Exercise requirements: Nothing but the lines from the one containing "NODES = [item" down to the one containing "for node in", both included, should be echoed, and each exactly as it stands.

Data provided:

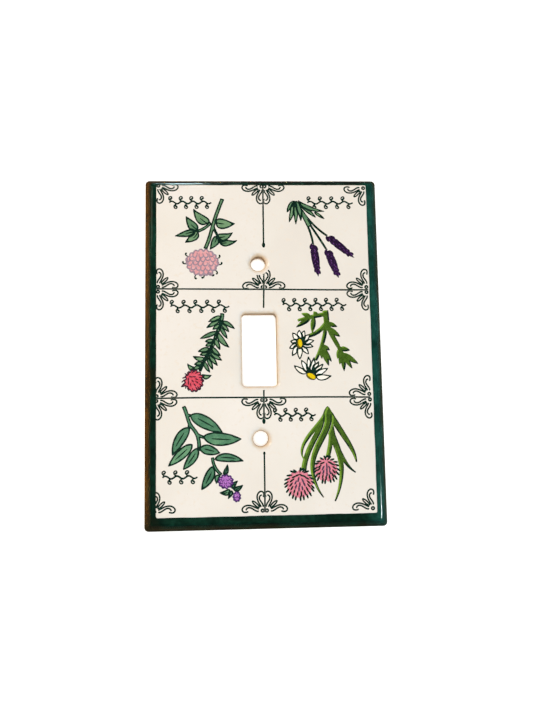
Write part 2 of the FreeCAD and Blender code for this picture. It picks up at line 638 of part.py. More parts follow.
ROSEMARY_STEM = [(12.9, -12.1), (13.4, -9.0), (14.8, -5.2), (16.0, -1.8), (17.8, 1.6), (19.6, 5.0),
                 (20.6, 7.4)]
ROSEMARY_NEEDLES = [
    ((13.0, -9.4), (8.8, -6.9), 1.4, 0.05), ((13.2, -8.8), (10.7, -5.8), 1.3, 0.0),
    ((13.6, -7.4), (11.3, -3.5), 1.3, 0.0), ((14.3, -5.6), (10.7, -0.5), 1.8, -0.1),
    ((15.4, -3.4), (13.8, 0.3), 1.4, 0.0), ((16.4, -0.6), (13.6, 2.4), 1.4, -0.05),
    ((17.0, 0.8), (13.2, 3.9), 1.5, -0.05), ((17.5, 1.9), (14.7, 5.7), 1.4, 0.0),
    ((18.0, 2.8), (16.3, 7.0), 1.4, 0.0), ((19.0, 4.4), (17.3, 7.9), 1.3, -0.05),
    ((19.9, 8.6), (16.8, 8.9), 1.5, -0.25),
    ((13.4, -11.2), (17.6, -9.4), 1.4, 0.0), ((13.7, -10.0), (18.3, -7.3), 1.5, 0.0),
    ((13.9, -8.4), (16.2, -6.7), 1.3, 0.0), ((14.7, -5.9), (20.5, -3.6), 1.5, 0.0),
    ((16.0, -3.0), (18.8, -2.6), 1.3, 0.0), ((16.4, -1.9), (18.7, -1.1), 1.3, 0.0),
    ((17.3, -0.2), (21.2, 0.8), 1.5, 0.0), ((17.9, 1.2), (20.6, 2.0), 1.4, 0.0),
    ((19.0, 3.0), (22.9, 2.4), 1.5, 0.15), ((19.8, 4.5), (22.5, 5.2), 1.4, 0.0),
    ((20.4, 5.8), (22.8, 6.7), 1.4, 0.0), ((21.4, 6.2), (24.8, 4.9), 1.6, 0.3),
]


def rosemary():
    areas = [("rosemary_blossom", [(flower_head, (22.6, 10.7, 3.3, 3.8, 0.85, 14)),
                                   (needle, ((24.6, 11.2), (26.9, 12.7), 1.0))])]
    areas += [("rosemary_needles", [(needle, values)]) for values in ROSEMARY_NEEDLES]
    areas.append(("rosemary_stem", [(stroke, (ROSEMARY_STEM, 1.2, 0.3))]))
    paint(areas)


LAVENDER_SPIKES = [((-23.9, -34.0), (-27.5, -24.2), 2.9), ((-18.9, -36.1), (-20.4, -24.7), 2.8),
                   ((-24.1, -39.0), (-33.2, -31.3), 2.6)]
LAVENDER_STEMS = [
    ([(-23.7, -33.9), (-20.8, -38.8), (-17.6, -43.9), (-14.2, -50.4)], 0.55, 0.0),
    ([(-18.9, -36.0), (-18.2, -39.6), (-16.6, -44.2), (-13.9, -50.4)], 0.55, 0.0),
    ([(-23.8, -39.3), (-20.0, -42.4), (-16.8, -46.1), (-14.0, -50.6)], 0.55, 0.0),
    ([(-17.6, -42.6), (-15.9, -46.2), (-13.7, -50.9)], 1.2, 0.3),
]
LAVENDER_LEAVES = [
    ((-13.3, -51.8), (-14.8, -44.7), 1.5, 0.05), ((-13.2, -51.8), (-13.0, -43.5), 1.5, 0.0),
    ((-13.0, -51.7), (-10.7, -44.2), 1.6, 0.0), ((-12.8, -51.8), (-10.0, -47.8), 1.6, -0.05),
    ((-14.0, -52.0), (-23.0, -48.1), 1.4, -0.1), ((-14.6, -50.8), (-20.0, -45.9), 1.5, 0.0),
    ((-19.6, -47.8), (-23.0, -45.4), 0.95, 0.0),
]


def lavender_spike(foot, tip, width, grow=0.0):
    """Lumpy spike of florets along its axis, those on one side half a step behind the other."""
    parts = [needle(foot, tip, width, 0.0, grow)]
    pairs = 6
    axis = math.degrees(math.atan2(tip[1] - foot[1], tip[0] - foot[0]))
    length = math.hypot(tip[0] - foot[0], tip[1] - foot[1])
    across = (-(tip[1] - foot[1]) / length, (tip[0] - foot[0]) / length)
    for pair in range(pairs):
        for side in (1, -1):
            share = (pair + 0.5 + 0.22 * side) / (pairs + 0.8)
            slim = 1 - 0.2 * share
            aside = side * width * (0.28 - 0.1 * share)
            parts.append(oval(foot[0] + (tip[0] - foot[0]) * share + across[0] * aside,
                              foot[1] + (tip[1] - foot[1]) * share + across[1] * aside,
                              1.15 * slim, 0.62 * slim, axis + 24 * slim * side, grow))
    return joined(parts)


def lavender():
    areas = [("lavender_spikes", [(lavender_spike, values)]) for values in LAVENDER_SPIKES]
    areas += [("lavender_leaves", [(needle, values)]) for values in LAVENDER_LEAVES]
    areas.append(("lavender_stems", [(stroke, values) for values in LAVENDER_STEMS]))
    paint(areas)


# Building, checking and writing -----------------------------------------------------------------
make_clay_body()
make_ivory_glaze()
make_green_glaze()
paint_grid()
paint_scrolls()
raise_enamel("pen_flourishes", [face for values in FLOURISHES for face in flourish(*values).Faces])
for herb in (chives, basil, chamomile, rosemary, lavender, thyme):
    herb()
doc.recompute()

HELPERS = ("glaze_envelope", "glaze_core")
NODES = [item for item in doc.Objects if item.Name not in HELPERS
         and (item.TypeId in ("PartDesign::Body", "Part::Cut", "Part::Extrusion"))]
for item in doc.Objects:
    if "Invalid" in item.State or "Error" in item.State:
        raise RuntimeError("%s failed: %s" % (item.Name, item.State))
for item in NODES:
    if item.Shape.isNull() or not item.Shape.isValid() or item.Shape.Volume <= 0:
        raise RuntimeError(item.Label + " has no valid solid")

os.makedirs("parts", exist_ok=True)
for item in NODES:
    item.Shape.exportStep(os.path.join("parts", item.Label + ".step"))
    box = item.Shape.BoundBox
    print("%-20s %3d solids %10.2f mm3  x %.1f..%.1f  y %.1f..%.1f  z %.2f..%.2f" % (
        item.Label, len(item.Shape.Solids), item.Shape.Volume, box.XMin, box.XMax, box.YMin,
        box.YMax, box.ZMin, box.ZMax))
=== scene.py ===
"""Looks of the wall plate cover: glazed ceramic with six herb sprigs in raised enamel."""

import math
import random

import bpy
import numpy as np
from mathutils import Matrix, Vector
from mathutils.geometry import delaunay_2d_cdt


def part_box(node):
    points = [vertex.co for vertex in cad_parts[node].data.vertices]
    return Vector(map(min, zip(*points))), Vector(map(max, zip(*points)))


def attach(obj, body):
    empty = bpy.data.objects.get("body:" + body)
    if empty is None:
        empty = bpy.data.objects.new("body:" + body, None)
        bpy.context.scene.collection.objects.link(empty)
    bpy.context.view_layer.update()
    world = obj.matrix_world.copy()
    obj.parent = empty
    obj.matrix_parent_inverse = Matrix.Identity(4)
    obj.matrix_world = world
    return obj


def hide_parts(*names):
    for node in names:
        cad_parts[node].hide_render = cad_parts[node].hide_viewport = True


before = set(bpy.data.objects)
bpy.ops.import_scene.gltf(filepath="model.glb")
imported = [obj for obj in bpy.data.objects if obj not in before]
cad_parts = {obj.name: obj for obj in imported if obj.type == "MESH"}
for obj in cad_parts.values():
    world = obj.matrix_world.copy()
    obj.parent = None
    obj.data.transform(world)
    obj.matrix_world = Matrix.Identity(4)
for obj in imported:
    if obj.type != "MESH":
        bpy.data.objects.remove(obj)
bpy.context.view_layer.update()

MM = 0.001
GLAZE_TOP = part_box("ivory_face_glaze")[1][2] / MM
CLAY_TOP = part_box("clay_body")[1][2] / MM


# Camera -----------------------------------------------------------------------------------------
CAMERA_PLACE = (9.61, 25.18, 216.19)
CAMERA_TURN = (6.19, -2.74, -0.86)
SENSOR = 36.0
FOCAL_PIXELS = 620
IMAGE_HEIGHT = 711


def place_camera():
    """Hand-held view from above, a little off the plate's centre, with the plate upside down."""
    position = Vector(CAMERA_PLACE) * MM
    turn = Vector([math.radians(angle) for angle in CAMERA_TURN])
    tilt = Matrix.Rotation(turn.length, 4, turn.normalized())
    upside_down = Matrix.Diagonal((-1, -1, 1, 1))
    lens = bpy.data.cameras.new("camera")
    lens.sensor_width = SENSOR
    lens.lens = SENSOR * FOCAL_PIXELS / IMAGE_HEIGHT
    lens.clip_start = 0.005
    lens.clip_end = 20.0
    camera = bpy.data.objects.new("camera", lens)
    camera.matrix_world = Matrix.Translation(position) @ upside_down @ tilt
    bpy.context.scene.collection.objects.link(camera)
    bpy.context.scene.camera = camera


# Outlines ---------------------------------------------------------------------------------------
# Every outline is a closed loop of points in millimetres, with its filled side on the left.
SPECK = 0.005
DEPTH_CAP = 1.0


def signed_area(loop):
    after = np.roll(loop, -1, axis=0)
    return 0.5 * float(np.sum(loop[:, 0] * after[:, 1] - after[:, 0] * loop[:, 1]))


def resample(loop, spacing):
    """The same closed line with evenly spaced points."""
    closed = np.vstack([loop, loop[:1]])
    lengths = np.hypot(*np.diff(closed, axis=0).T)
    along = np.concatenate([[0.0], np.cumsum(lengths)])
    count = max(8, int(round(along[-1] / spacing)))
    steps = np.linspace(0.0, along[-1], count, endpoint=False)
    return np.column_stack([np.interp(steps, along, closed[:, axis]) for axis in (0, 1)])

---

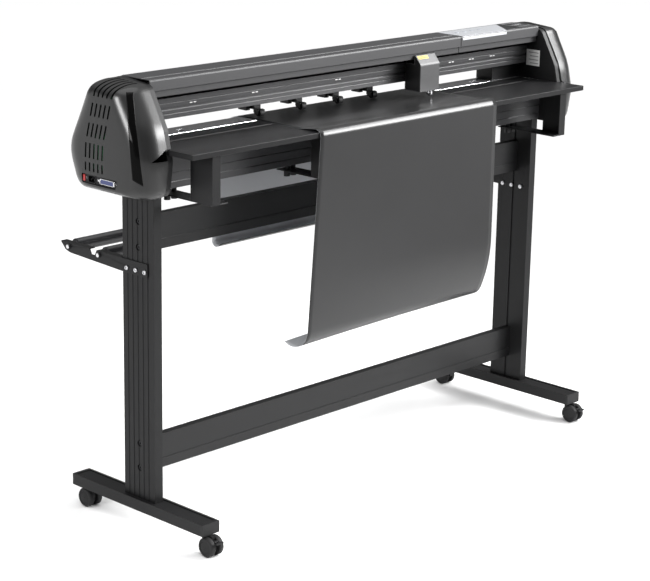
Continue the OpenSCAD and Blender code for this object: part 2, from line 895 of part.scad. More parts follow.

Task solution:
NODES = [item for item in doc.Objects if item.Name not in HELPERS
         and (item.TypeId in ("PartDesign::Body", "Part::Cut", "Part::Extrusion"))]
for item in doc.Objects:
    if "Invalid" in item.State or "Error" in item.State:
        raise RuntimeError("%s failed: %s" % (item.Name, item.State))
for item in NODES:
    if item.Shape.isNull() or not item.Shape.isValid() or item.Shape.Volume <= 0:
        raise RuntimeError(item.Label + " has no valid solid")

os.makedirs("parts", exist_ok=True)
for item in NODES:
    item.Shape.exportStep(os.path.join("parts", item.Label + ".step"))
    box = item.Shape.BoundBox
    print("%-20s %3d solids %10.2f mm3  x %.1f..%.1f  y %.1f..%.1f  z %.2f..%.2f" % (
        item.Label, len(item.Shape.Solids), item.Shape.Volume, box.XMin, box.XMax, box.YMin,
        box.YMax, box.ZMin, box.ZMax))
=== scene.py ===
"""Looks of the wall plate cover: glazed ceramic with six herb sprigs in raised enamel."""

import math
import random

import bpy
import numpy as np
from mathutils import Matrix, Vector
from mathutils.geometry import delaunay_2d_cdt


def part_box(node):
    points = [vertex.co for vertex in cad_parts[node].data.vertices]
    return Vector(map(min, zip(*points))), Vector(map(max, zip(*points)))


def attach(obj, body):
    empty = bpy.data.objects.get("body:" + body)
    if empty is None:
        empty = bpy.data.objects.new("body:" + body, None)
        bpy.context.scene.collection.objects.link(empty)
    bpy.context.view_layer.update()
    world = obj.matrix_world.copy()
    obj.parent = empty
    obj.matrix_parent_inverse = Matrix.Identity(4)
    obj.matrix_world = world
    return obj


def hide_parts(*names):
    for node in names:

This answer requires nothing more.